Das allgemeine Verständnis von Christen wird jedoch nicht so sehr von Liebe, Zuneigung und Hingabe an Gott bestimmt, sondern vielmehr von extremer Distanz und Respekt, von Ich-möchte-etwas-bitte-gib-es und sogar von blanker Angst. Wir Sri Vaishnavas, die meisten anderen Vaishnavas und, ich nehme an, auch Shaivas, akzeptieren, dass das Göttliche gleichzeitig tranzendent und immanent ist, es ist die Seele meiner Seele und gleichzeitig die letzte Wurzel aller Realität und darüber hinaus. Das Christentum akzeptiert nur Transzendenz, die Seele wird bei der Zeugung geschaffen und aufgrund bestimmter Aussagen Jesu wird sie vergleichsweise eng mit dem Körper verbunden. Daher glaubten mittelalterliche Christen an körperliche Auferstehung!

Im Vaishnavatum kennen wir im Bezug zu Gott die Stimmung des Dieners, des Freundes, des Geliebten, des Elternteils und des Kindes und wahrscheinlich noch einige, die ich gerade vergessen habe. Diese vielfältigen Ausdrücke von Bhakti* sind dem Christentum sehr fremd, die einzigen dort bekannten Stimmungen sind Kind und Diener. Und selbst „Sohn“ ist schon mehr oder weniger für Jesus reserviert, Christen beschreiben sich selbst als nur Kinder im Allgemeinen.

Für uns Vaishnavas sind die Gopis von Vrindavan, die Liebhaber und Geliebten Krishnas, die erhabensten Gottgeweihten. Dies wäre im Christentum völlig undenkbar. Wir haben Statuen Gottes und rezitieren die 1000 Namen von Vishnu. Der christliche Gott verbietet Bilder und wird nur Vater oder JHW genannt (die Vokale müssen ergänzt werden).
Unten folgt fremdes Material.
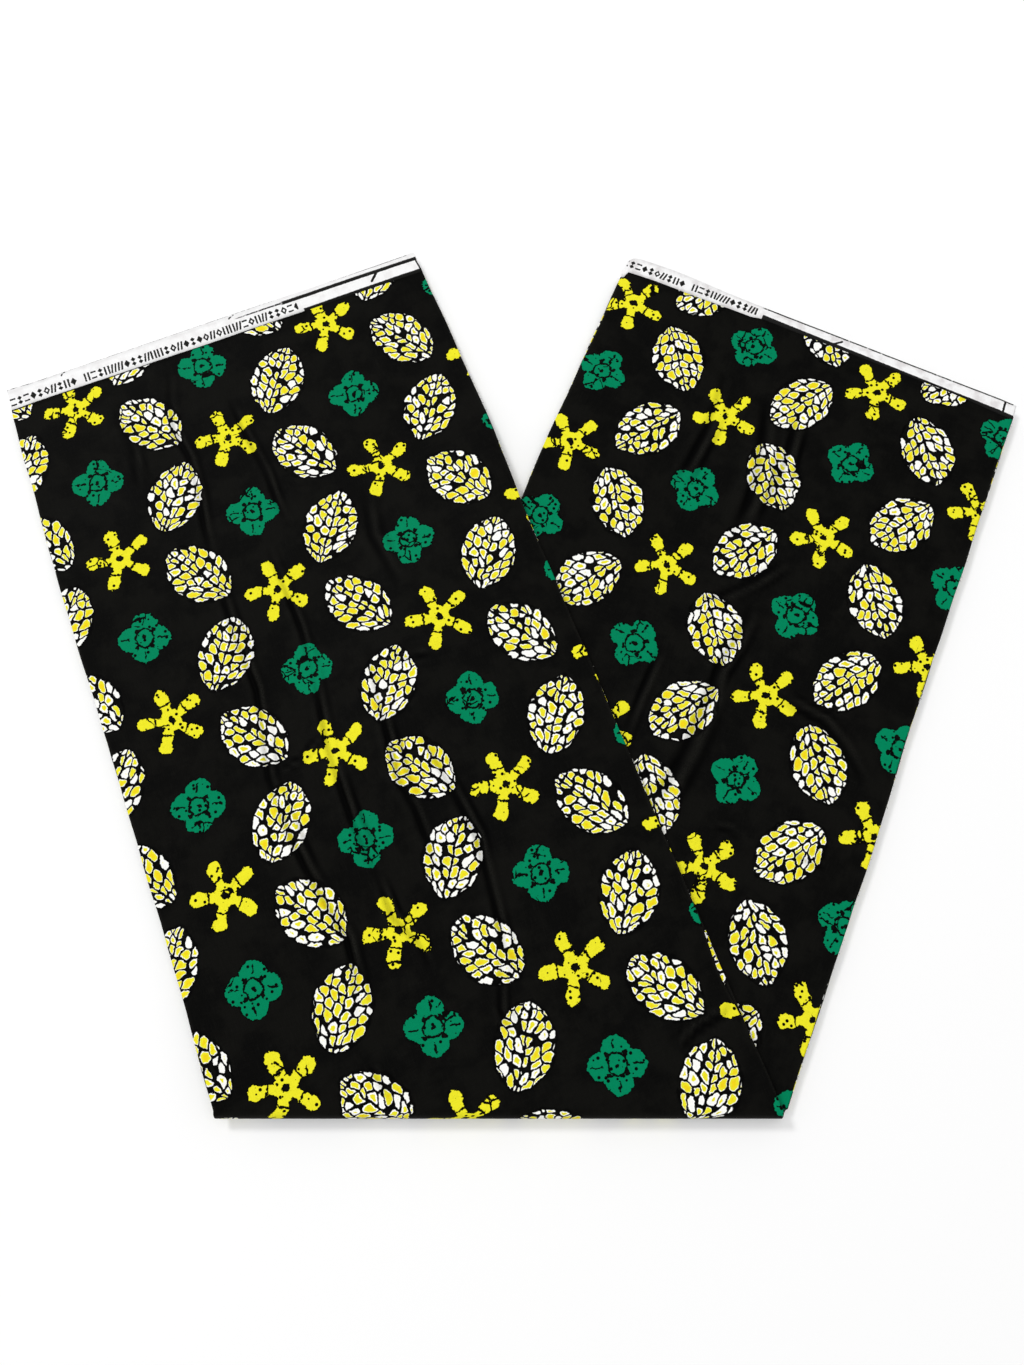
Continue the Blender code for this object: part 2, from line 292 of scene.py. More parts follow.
def creases(arm, t, s):
    """Height of the creases and waves of an arm's top ply, and its shares of painted shade in crease troughs
    and painted sheen on crease ridges.
    """
    table = LEFT_CREASES if arm is LEFT else RIGHT_CREASES
    seed = 11 if arm is LEFT else 23
    height = WAVE_HEIGHT * soft_noise(t * 55.0, s * 26.0, seed)
    height = height + CRINKLE_HEIGHT * soft_noise(t * 330.0, s * 120.0, seed + 1)
    shade = np.zeros(t.shape)
    shine = np.zeros(t.shape)
    for points, depth, half_width in table:
        line, trough, ridge = crease_line(t, s, points, depth, half_width)
        strength = min(abs(depth), 1.0) ** 0.5
        height = height + line
        shade = np.maximum(shade, CREASE_SHADE * trough * strength)
        shine = np.maximum(shine, ridge * strength)
    return height, shade, shine


def ply_height(arm, ply, calm):
    """Height of a ply's middle over its arm's underside. calm is 1 at the folds, where plies lie close."""
    level = (LAST + 0.5 - ply) * PITCH if arm is LEFT else (ply + 0.5) * PITCH
    top = level > ARM_HEIGHT - PITCH
    loose = np.where(top, LIFT, -SLACK * level / ARM_HEIGHT)
    return level + loose * (1.0 - calm)


def ply_end(arm, ply, t):
    """How far along the arm a ply ends."""
    stagger = PLY_STAGGER * np.sin(2.7 * np.round(ply) + 0.6)
    stagger = stagger + PLY_RIPPLE * np.sin(31.0 * t + np.round(ply))
    depth = (LAST - ply) / LAST
    if arm is LEFT:
        top = LEFT_PRINT_END + LEFT_TOP_REACH - ramps(t, LEFT_TOP_TAPER)
        lower = LEFT_PRINT_END + LEFT_LOWER_REACH - LEFT_LAYER_STEP * depth + stagger
        return np.where(ply < 0.5, top, lower)
    square = RIGHT_PRINT_END + RIGHT_END_SLOPE * t
    radius = np.where(t < 0.0, RIGHT_LEFT_CORNER, RIGHT_RIGHT_CORNER)
    corner = np.clip(radius - (RIGHT_CORNER_EDGE - np.abs(t)), 0.0, radius)
    cut = radius - np.sqrt(radius ** 2 - corner ** 2)
    top = square + RIGHT_TOP_REACH + SWELL_REACH * swell(t, SWELL_AT, SWELL_WIDTH) - 0.8 * cut
    lower = square + RIGHT_LOWER_REACH - RIGHT_LAYER_STEP * depth + stagger - 0.7 * cut
    return np.where(ply > LAST - 0.5, top, lower)


def print_end(arm, t):
    """How far along the arm the printed ground goes. On the right arm it draws back towards the corners."""
    if arm is LEFT:
        return LEFT_PRINT_END + 0.0 * t
    return RIGHT_PRINT_END + RIGHT_END_SLOPE * t - ramps(t, RIGHT_PRINT_DRAWN_BACK)


# A stretch of a sheet: its points, place along the flat cloth, share of painted sheen on crease ridges, folds
# and cut edges, share of painted shade in crease troughs, and t and s on its arm
Stretch = namedtuple("Stretch", "points run wear shade t s")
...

Wir meditieren und suchen direkten Kontakt mit Gott. Einige Christen tun etwas Ähnliches, aber die Schrift wird immer als der einzig wirklich akzeptable Weg angesehen, Wissen über Gott zu erlangen; christliche Mystiker wurden oft genug herabgewürdigt, zum Schweigen gebracht oder sogar aus der Kirche verbannt.

Fazit: Die allgemeine Richtung beider Religionen ist sehr unterschiedlich, Ähnlichkeiten können gefunden werden, sind aber nur oberflächlich.

 

* Bhakta: Sanskrit Begriff für jemanden, der intensive Gottesliebe spürt und kultiviert.
** Prapanna: Sanskrit Begriff für jemanden, der vor Gott kapituliert. Kapitulation vor Gott ist die ultimative Lehre unserer Tradition.